SOURCE EXCERPT -
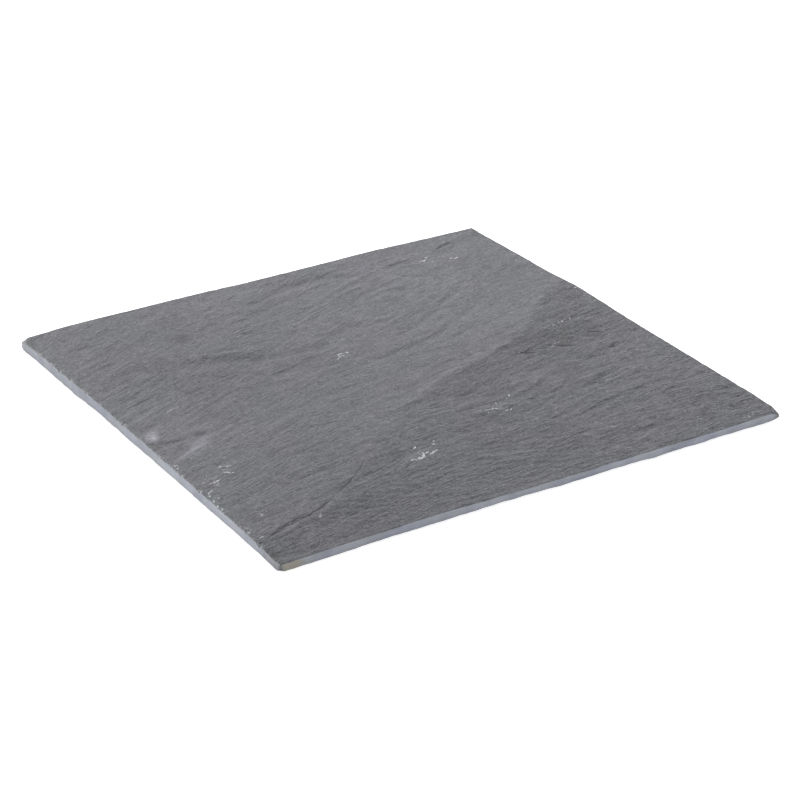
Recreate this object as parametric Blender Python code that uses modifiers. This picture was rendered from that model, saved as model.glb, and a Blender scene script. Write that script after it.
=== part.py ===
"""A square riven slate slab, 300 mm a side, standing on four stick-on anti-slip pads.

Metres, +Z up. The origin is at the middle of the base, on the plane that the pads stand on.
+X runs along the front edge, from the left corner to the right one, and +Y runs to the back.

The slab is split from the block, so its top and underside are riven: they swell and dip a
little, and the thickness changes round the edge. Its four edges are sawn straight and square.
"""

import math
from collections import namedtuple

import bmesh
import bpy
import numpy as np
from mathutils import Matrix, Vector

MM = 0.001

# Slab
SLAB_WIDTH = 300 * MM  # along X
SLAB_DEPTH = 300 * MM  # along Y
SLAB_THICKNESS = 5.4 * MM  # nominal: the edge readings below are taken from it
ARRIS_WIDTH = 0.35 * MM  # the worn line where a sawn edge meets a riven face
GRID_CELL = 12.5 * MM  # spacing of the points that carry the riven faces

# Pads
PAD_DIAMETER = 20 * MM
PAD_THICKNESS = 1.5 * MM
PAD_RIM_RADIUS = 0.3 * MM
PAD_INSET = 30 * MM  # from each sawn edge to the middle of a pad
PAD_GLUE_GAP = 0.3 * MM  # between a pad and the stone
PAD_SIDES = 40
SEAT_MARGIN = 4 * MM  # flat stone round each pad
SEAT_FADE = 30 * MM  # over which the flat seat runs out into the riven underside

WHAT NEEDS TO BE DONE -
Quote exactly the first line of the data and every line after it through the one holding "to the back.".

FINAL RESULT -
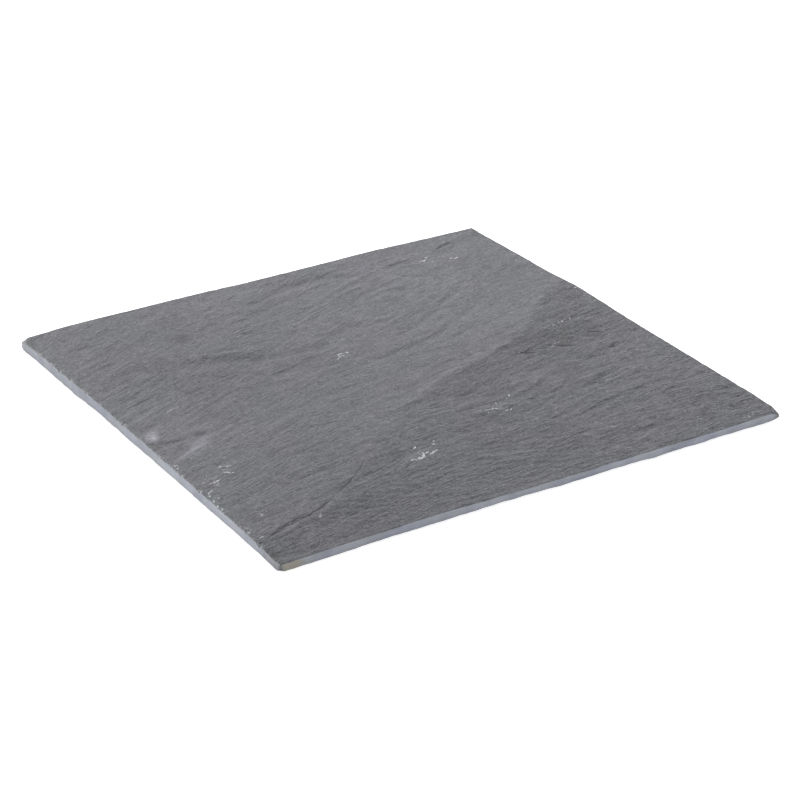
Recreate this object as parametric Blender Python code that uses modifiers. This picture was rendered from that model, saved as model.glb, and a Blender scene script. Write that script after it.
=== part.py ===
"""A square riven slate slab, 300 mm a side, standing on four stick-on anti-slip pads.

Metres, +Z up. The origin is at the middle of the base, on the plane that the pads stand on.
+X runs along the front edge, from the left corner to the right one, and +Y runs to the back.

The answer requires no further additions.